Bar to Federal Action
The Bill of Rights was understood, at its ratification, to be a bar on the actions of the federal government. Many people today find this to be an incredible fact. The fact is, prior to incorporation, discussed below, the Bill of Rights did not apply to the states. This is, however, quite in line with what the Constitution was originally designed to be: a framework for the federal government. In other words, though the federal government was banned from violating the freedom of the press, states were free to regulate the press. For the most part, this was not an issue, because the state constitutions all had bills of rights, and many of the rights protected by the states mirrored those in the federal Bill, and many went further than the federal Bill.

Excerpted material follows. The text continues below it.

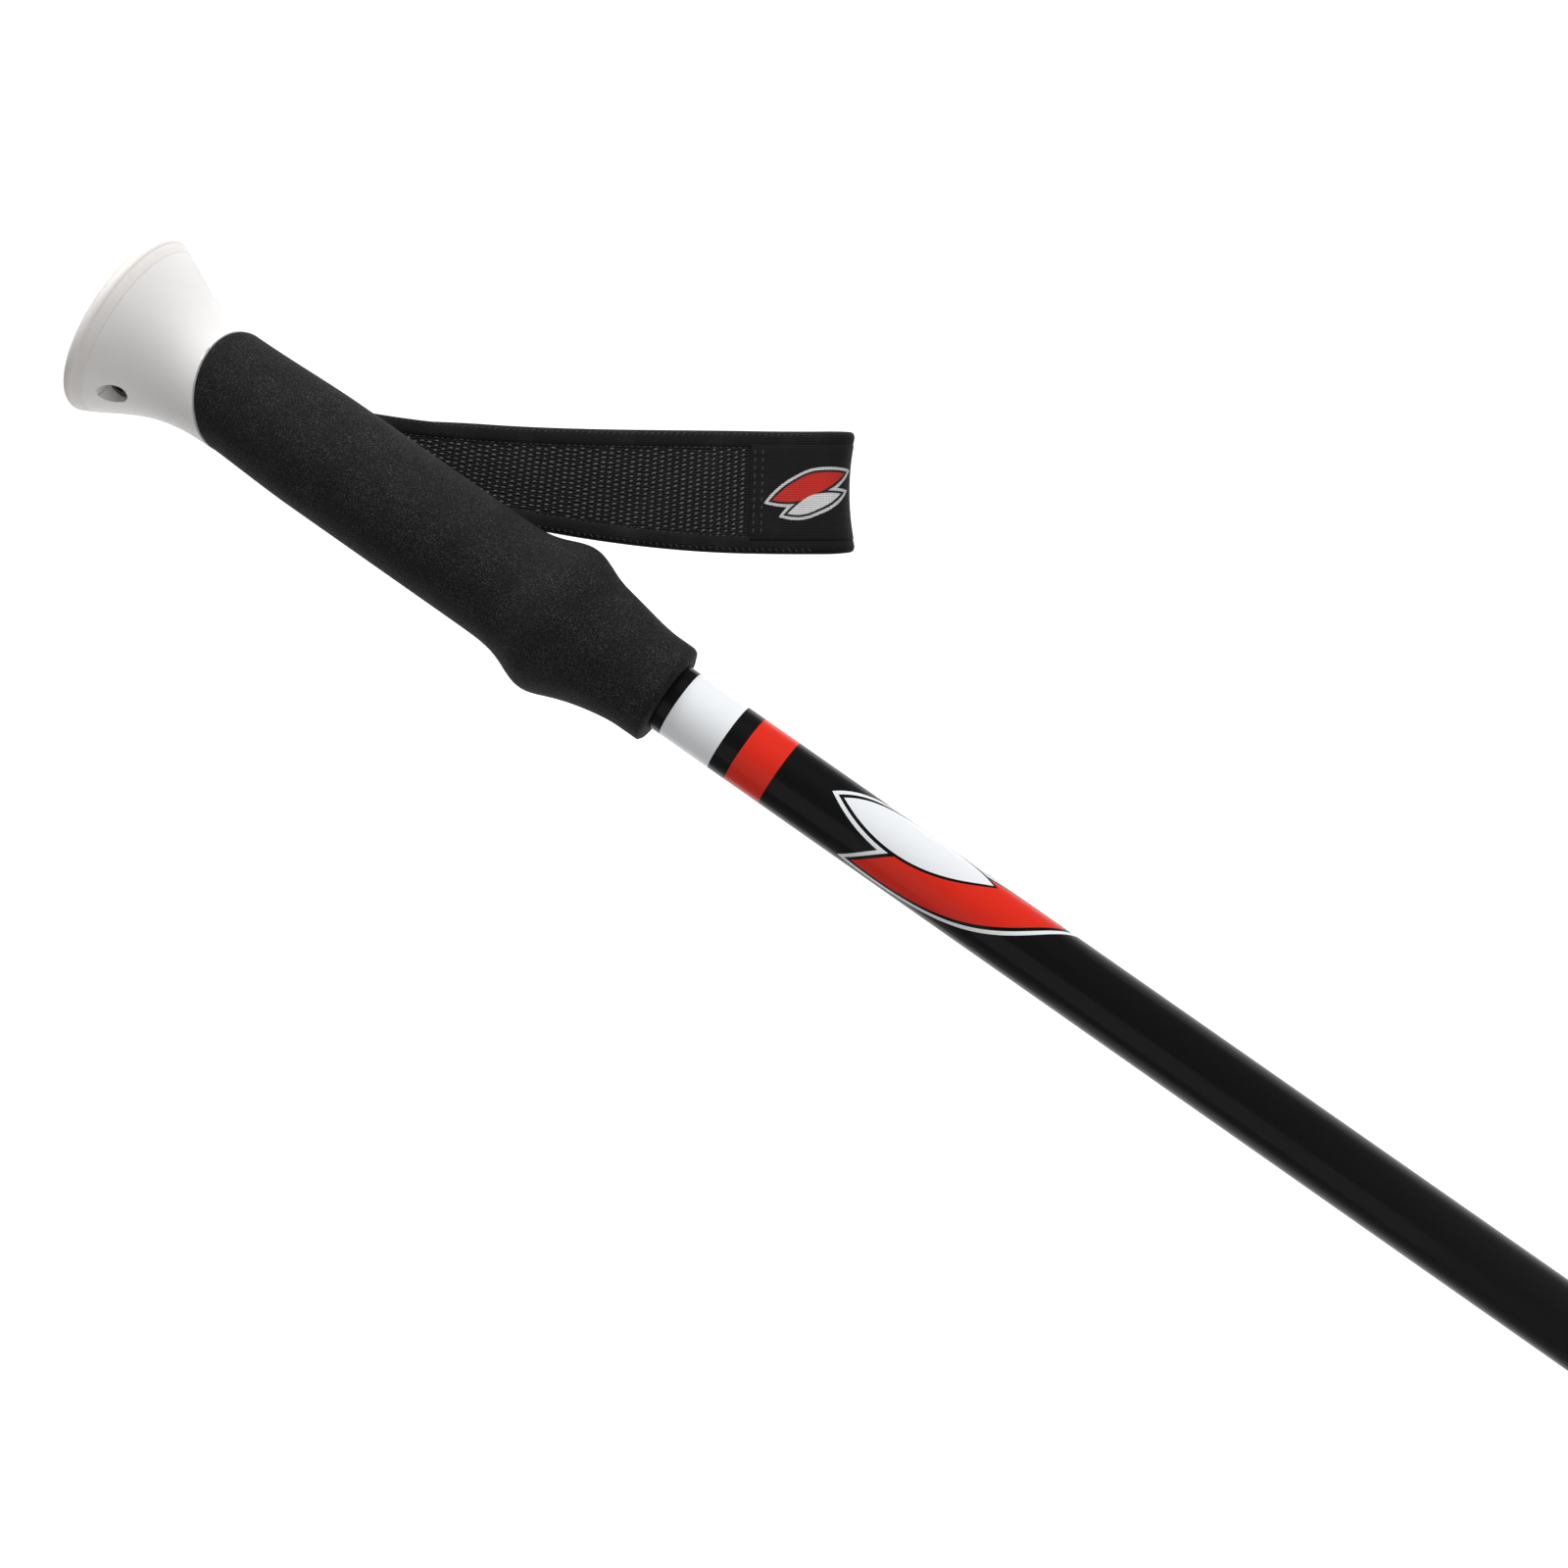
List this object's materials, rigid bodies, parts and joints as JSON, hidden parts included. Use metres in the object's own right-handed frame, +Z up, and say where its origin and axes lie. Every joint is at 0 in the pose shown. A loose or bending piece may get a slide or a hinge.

This point is best illustrated by one of the amendments that Madison proposed in his initial speech:
Fifthly, That in article 1st, section 10, between clauses 1 and 2, be inserted this clause, to wit:
No State shall violate the equal rights of conscience, or the freedom of the press, or the trial by jury in criminal cases.
The Senate in its final draft of the Bill rejected this clause, seemingly innocuous to us today,, and the concept that any part of the Bill of Rights would apply to the states was still 100 years away. Several cases that came before the Supreme Court in the 19th century attempted to have the Court establish that the Bill should apply to the states, to no avail:
In Barron v. Baltimore (32 U.S. 243 ), the Court ruled that the Takings Clause of the 5th Amendment did not apply to the City of Baltimore and the State of Maryland by extension. Succinctly, the Court wrote: "...the fifth amendment must be understood as restraining the power of the general government, not as applicable to the states."
In Pervear v. Massachusetts (72 U.S. 475 ), the Court was asked to rule on fines imposed upon a liquor dealer by the state. Pervear was licensed by the United States under the current internal revenue code to keep and sell liquor. He was fined and sentenced to three months of hard labor for not maintaining a state license for his liquor business. Part to the defense attempted to invoke the 8th Amendment's Excessive Fines and Cruel and Unusual Punishment clauses. The Court, again quite succinctly, said: "Of this proposition it is enough to say that the article of the Constitution relied upon in support of it does not apply to State but to National legislation."
As to the Bill of Rights being a bar to federal acts, the Bill took some knocks in the first years of the new nation. The 1798 Alien and Sedition Act, for example, made nationals of countries the United States was at war with subject to summary arrest, and also made "false, scandalous and malicious" writings about the government a crime, with the burden of proof placed squarely on the shoulders of the defendant rather than the state. Madison and Thomas Jefferson were both adamantly opposed to the Act, and said that being unconstitutional, states were free to ignore (or nullify) the law. The Act, repealed in 1801, was never ruled unconstitutional.